The Senate, striving to take action against Iraqi chemical weapons abuses before the congressional session ends this week, Tuesday unanimously approved a package of economic sanctions against the Middle East nation and added it to a complex package of tax adjustments headed for a key negotiating session with the House.
The sanctions measure is virtually identical to one passed overwhelming by the House and, with its 87-0 margin of passage, would seem to be veto-proof. However, its fate is uncertain because of the possibility of snags in the other tax issues before the House-Senate conference.
The measure would ban sales of equipment to Iraq that could be used for military purposes and would require the United States to oppose loans to Iraq by international financial institutions. Although the United States does not now sell weapons to Iraq, it does export $200 million worth of radios, electronic goods and machinery that could have military uses.
The new version, milder than one approved last month by the Senate, excluded any embargo of agricultural exports or credits, thereby removing the chief obstacle to a compromise with the House.

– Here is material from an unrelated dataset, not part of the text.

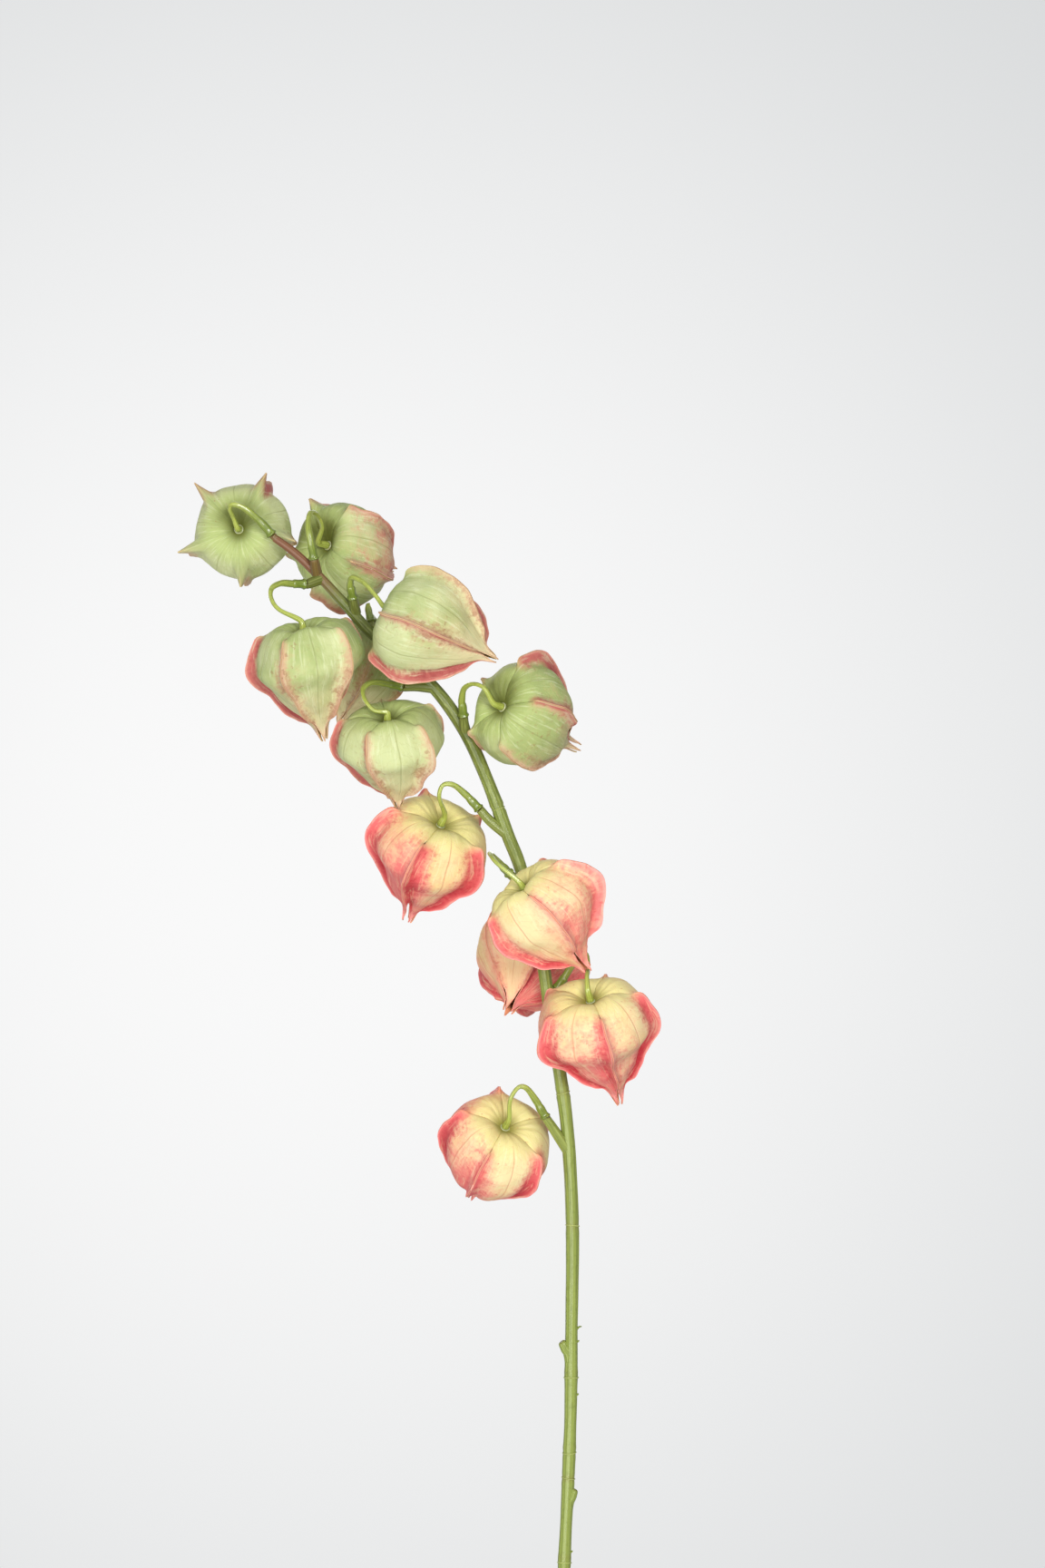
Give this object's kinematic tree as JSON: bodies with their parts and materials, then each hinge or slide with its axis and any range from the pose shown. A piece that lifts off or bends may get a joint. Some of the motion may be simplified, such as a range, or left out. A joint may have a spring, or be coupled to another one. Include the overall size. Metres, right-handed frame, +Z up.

Sen. Jesse Helms (R-N.C.), a sponsor of the measure, said the United States must take some firm action against Iraq for its reported use of chemical weapons against Kurdish insurgents, even though the Reagan Administration has pressed for limiting the U.S. response to diplomatic protests.
Iraq has been guilty of “crimes against humanity,” Helms said. “The United States must not sit back and idly watch it proceed.”
The tax bill containing the Iraqi sanctions measure was composed primarily of technical corrections and clarifications of the 1986 tax reform law. Before passing it 87 to 1, the Senate overwhelmingly defeated a proposal by Sen. Bill Bradley (D-N.J.) to drop several tax breaks and use the $1.8 billion saved over three years for an anti-drug campaign.
“It is a question of priorities,” argued Bradley, who later cast the sole vote against the package. But Sen. Max Baucus (D-Mont.), floor manager of the bill, countered that it is senseless to “spend money on a bill that this body has not yet seen.”
Earlier, the Senate rejected by an 85-2 vote a Bradley proposal that would have liberalized a tax benefit designed to benefit low-income working families with children.
Also included in the tax correction legislation are measures that would:
--Allow families to avoid tax on interest earned on U.S. savings bonds redeemed to pay for college or vocational education.
--Require the Internal Revenue Service to inform taxpayers of their legal rights and ban collections quotas for agents.
--Require federal purchase of 540 acres of land 30 miles west of Washington at the site of the Second Battle of Manassas to block construction of a shopping mall.
--Deny all deductions for business purposes of the basic monthly charge for a home telephone.